Restate verbatim the lines between the one holding "for name, make" and the one holding "imported = [obj", both included, and no others.

━━━ TASK DATA ━━━

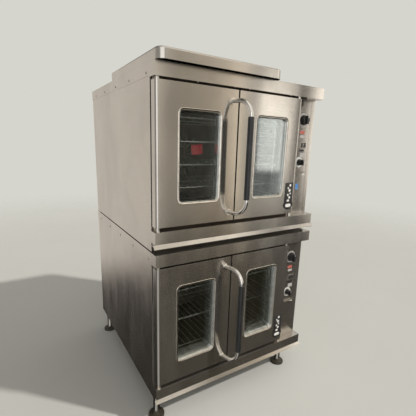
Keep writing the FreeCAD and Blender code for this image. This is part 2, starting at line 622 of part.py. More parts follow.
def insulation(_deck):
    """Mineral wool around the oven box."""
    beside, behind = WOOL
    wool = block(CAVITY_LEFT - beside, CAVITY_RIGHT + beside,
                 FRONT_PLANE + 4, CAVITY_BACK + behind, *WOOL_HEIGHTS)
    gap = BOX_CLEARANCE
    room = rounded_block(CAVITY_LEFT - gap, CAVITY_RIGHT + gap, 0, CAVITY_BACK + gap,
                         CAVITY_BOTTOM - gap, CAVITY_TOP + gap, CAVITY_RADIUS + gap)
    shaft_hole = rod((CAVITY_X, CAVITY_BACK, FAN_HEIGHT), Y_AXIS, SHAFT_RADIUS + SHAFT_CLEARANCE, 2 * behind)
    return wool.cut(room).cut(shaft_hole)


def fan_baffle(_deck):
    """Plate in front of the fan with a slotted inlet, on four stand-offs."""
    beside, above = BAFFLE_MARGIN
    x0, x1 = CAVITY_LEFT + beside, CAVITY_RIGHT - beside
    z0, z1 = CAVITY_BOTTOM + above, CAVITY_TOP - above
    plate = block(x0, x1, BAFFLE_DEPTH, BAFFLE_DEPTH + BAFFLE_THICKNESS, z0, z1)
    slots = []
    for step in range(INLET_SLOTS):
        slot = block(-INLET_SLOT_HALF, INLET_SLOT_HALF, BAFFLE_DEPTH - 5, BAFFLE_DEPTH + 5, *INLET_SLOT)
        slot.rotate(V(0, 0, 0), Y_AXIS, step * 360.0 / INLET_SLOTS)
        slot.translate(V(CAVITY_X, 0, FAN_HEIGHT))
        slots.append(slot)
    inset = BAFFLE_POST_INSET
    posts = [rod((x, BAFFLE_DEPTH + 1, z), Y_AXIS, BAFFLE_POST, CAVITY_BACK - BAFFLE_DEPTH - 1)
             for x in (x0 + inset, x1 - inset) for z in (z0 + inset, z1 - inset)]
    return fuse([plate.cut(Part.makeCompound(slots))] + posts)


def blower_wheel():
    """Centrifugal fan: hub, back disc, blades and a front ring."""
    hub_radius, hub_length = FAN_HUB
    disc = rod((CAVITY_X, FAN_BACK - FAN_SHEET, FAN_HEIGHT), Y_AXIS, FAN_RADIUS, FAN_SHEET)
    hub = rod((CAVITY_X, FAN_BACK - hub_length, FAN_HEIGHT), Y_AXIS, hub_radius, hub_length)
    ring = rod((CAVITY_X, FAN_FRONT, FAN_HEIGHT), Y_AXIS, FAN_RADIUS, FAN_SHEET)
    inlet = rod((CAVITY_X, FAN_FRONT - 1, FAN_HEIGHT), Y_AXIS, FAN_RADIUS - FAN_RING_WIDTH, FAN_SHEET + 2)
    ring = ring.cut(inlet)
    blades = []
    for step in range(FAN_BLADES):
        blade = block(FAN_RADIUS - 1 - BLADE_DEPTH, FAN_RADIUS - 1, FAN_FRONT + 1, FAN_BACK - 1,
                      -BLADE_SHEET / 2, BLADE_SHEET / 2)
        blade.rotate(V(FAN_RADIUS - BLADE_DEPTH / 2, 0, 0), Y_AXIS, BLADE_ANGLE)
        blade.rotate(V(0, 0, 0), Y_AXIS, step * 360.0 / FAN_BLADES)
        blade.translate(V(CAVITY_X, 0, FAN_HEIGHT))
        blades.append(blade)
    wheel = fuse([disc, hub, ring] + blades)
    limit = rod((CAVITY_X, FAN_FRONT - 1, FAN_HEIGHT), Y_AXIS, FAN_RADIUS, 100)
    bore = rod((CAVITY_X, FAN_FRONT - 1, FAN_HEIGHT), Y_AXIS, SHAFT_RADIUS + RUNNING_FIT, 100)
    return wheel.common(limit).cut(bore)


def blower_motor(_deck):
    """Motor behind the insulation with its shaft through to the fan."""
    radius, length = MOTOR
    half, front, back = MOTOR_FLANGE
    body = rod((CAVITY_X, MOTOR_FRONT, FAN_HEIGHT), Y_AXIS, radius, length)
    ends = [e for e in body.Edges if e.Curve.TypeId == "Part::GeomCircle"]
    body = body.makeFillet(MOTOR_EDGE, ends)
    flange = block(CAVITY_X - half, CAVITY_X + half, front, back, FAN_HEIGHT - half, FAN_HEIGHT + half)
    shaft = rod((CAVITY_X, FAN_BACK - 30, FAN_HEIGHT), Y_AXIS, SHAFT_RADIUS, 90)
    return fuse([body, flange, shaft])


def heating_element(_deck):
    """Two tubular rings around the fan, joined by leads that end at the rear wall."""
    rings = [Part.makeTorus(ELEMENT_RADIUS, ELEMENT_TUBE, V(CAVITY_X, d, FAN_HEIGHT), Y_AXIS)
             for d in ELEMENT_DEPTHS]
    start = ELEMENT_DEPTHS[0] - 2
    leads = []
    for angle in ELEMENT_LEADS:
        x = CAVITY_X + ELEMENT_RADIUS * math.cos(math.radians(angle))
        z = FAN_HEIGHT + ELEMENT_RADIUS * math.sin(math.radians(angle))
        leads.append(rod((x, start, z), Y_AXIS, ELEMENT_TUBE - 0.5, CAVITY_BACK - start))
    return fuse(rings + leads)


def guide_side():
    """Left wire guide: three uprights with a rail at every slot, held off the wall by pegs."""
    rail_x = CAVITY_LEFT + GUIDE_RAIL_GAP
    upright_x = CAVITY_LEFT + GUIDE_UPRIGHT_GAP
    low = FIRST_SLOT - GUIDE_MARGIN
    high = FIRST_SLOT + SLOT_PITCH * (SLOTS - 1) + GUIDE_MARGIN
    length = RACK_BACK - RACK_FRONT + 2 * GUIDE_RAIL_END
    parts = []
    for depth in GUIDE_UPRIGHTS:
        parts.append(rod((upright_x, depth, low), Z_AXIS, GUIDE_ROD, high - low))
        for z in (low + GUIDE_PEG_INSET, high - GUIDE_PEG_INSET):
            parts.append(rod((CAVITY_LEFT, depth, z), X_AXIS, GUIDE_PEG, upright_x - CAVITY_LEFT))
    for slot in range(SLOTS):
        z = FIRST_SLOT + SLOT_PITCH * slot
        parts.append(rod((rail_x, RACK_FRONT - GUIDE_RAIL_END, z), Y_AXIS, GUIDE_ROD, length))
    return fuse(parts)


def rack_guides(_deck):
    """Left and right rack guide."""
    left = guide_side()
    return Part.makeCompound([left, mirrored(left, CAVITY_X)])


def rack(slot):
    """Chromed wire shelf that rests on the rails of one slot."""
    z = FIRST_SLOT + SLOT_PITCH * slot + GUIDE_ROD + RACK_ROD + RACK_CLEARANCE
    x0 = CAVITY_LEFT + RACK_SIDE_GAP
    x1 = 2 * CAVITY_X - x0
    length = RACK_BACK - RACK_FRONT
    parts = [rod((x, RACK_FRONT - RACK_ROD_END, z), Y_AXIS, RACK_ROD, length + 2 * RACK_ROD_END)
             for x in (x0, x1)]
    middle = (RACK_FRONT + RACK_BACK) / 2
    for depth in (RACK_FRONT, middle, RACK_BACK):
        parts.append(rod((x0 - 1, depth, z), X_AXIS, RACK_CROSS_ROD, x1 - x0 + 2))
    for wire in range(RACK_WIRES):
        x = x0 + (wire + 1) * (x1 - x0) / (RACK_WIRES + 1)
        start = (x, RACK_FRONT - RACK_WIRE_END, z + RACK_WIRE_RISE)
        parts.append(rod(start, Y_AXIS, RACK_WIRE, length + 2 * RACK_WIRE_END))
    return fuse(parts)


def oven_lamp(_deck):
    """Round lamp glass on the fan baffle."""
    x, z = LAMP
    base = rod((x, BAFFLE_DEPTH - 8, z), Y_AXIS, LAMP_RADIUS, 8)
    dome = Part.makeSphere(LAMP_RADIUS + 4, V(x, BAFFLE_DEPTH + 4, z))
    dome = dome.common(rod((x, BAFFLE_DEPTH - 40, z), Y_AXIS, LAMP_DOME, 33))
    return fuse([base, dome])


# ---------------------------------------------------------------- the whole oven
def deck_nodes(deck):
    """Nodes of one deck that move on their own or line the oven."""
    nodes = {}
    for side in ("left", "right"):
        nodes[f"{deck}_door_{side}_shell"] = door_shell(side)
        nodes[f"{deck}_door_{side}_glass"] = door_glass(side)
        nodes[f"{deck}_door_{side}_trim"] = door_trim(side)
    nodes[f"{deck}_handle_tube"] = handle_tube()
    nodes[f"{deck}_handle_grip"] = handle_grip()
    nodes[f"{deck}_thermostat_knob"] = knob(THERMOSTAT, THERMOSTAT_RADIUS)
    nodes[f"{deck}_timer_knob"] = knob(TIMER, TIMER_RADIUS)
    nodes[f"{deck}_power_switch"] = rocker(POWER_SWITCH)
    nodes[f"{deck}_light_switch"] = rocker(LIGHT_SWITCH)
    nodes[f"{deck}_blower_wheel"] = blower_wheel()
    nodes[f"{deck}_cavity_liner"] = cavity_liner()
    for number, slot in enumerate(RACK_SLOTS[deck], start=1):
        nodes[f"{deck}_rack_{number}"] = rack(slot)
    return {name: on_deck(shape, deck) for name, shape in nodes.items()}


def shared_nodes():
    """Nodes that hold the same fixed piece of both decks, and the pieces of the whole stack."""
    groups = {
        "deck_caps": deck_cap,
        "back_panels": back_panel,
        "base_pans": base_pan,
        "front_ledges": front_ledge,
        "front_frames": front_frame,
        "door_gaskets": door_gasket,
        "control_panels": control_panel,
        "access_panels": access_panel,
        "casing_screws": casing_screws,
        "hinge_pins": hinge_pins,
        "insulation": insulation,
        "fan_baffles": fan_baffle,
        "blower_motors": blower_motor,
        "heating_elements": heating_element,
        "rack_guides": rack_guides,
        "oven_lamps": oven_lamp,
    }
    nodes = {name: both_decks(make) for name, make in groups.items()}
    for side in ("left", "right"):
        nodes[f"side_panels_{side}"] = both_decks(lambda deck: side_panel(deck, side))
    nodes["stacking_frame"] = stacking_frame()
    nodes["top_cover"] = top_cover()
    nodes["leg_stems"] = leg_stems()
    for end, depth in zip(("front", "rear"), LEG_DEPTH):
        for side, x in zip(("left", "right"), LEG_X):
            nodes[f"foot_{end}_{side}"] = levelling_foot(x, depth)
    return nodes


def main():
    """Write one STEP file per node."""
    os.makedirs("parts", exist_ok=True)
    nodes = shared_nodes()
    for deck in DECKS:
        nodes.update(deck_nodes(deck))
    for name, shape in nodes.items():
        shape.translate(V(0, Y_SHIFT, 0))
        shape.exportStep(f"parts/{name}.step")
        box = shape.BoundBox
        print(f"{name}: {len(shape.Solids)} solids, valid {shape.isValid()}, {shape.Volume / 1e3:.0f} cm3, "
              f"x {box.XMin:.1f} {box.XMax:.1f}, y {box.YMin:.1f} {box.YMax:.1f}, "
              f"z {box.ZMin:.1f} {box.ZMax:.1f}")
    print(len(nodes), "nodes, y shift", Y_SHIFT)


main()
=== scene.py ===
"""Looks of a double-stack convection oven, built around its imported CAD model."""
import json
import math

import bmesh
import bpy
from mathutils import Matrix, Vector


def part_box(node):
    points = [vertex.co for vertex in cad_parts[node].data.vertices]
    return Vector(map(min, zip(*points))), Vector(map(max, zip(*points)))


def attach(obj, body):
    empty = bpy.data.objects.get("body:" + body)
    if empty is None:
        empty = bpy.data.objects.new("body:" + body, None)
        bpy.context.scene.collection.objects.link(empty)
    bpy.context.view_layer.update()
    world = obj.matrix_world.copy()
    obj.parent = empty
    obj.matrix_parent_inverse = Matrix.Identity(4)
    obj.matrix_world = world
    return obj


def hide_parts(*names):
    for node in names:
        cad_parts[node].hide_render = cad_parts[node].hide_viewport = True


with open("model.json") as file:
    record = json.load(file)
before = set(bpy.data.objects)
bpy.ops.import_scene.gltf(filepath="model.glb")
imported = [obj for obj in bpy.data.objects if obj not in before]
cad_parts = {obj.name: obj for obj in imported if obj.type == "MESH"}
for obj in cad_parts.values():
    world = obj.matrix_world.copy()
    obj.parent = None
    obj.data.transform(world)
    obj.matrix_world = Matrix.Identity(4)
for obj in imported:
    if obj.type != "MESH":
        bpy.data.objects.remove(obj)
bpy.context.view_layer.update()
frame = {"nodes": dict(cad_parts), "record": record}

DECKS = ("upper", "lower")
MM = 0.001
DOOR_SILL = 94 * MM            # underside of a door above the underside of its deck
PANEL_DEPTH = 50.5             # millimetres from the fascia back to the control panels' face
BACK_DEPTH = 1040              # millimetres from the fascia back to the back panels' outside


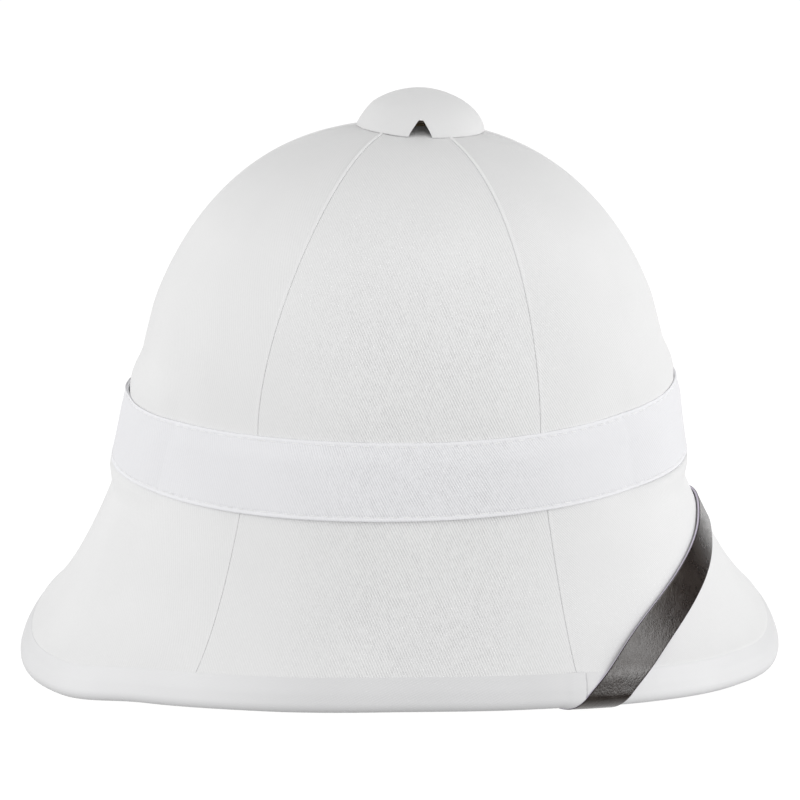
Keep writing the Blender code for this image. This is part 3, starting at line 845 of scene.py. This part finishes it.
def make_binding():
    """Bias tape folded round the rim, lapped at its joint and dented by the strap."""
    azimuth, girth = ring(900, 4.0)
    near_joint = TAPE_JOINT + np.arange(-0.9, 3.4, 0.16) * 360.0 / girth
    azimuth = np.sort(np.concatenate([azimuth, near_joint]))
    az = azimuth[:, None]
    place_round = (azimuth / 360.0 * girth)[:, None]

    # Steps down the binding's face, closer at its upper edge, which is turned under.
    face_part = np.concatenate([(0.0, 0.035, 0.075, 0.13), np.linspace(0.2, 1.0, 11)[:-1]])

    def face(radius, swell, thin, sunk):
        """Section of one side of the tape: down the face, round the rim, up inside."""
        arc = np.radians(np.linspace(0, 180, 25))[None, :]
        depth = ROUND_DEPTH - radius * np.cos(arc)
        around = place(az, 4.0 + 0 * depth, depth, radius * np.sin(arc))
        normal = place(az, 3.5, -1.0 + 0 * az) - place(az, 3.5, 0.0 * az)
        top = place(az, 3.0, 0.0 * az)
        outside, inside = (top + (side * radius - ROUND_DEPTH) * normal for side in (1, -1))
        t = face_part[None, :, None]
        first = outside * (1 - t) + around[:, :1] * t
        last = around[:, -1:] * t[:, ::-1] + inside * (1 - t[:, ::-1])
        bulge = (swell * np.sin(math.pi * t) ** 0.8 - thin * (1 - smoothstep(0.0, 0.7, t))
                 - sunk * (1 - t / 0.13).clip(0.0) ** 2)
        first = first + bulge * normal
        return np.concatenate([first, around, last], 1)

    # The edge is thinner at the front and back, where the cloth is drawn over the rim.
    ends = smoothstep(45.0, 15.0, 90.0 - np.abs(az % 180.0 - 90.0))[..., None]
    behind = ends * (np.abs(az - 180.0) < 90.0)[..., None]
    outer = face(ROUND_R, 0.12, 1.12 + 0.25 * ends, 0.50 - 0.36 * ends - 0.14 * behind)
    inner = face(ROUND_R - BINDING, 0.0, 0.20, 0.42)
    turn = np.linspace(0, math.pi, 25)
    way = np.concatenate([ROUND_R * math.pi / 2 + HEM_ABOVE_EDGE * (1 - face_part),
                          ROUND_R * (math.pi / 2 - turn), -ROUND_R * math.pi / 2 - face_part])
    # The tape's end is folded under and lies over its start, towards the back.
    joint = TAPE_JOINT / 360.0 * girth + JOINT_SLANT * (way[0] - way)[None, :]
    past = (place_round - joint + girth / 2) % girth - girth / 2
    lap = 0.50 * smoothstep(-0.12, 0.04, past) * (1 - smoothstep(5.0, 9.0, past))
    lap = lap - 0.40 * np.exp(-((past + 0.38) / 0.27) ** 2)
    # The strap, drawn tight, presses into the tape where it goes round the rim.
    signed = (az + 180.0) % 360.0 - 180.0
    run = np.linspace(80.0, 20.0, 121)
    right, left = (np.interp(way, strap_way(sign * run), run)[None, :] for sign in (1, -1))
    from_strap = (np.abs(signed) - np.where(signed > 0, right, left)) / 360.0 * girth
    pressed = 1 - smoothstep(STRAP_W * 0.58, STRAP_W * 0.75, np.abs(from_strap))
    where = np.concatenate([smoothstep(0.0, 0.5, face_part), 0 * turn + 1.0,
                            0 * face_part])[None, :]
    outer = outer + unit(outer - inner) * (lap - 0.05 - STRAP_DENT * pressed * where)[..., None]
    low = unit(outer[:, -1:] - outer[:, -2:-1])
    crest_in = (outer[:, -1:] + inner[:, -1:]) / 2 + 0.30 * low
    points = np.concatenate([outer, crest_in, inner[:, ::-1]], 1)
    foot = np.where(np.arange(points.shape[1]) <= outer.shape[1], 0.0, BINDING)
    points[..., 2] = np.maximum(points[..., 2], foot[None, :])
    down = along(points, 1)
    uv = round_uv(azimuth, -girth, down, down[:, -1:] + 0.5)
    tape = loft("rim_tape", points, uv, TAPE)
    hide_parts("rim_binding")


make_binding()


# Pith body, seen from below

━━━

• OUTPUT FOR THIS EXERCISE
    nodes = {name: both_decks(make) for name, make in groups.items()}
    for side in ("left", "right"):
        nodes[f"side_panels_{side}"] = both_decks(lambda deck: side_panel(deck, side))
    nodes["stacking_frame"] = stacking_frame()
    nodes["top_cover"] = top_cover()
    nodes["leg_stems"] = leg_stems()
    for end, depth in zip(("front", "rear"), LEG_DEPTH):
        for side, x in zip(("left", "right"), LEG_X):
            nodes[f"foot_{end}_{side}"] = levelling_foot(x, depth)
    return nodes


def main():
    """Write one STEP file per node."""
    os.makedirs("parts", exist_ok=True)
    nodes = shared_nodes()
    for deck in DECKS:
        nodes.update(deck_nodes(deck))
    for name, shape in nodes.items():
        shape.translate(V(0, Y_SHIFT, 0))
        shape.exportStep(f"parts/{name}.step")
        box = shape.BoundBox
        print(f"{name}: {len(shape.Solids)} solids, valid {shape.isValid()}, {shape.Volume / 1e3:.0f} cm3, "
              f"x {box.XMin:.1f} {box.XMax:.1f}, y {box.YMin:.1f} {box.YMax:.1f}, "
              f"z {box.ZMin:.1f} {box.ZMax:.1f}")
    print(len(nodes), "nodes, y shift", Y_SHIFT)


main()
=== scene.py ===
"""Looks of a double-stack convection oven, built around its imported CAD model."""
import json
import math

import bmesh
import bpy
from mathutils import Matrix, Vector


def part_box(node):
    points = [vertex.co for vertex in cad_parts[node].data.vertices]
    return Vector(map(min, zip(*points))), Vector(map(max, zip(*points)))


def attach(obj, body):
    empty = bpy.data.objects.get("body:" + body)
    if empty is None:
        empty = bpy.data.objects.new("body:" + body, None)
        bpy.context.scene.collection.objects.link(empty)
    bpy.context.view_layer.update()
    world = obj.matrix_world.copy()
    obj.parent = empty
    obj.matrix_parent_inverse = Matrix.Identity(4)
    obj.matrix_world = world
    return obj


def hide_parts(*names):
    for node in names:
        cad_parts[node].hide_render = cad_parts[node].hide_viewport = True


with open("model.json") as file:
    record = json.load(file)
before = set(bpy.data.objects)
bpy.ops.import_scene.gltf(filepath="model.glb")
imported = [obj for obj in bpy.data.objects if obj not in before]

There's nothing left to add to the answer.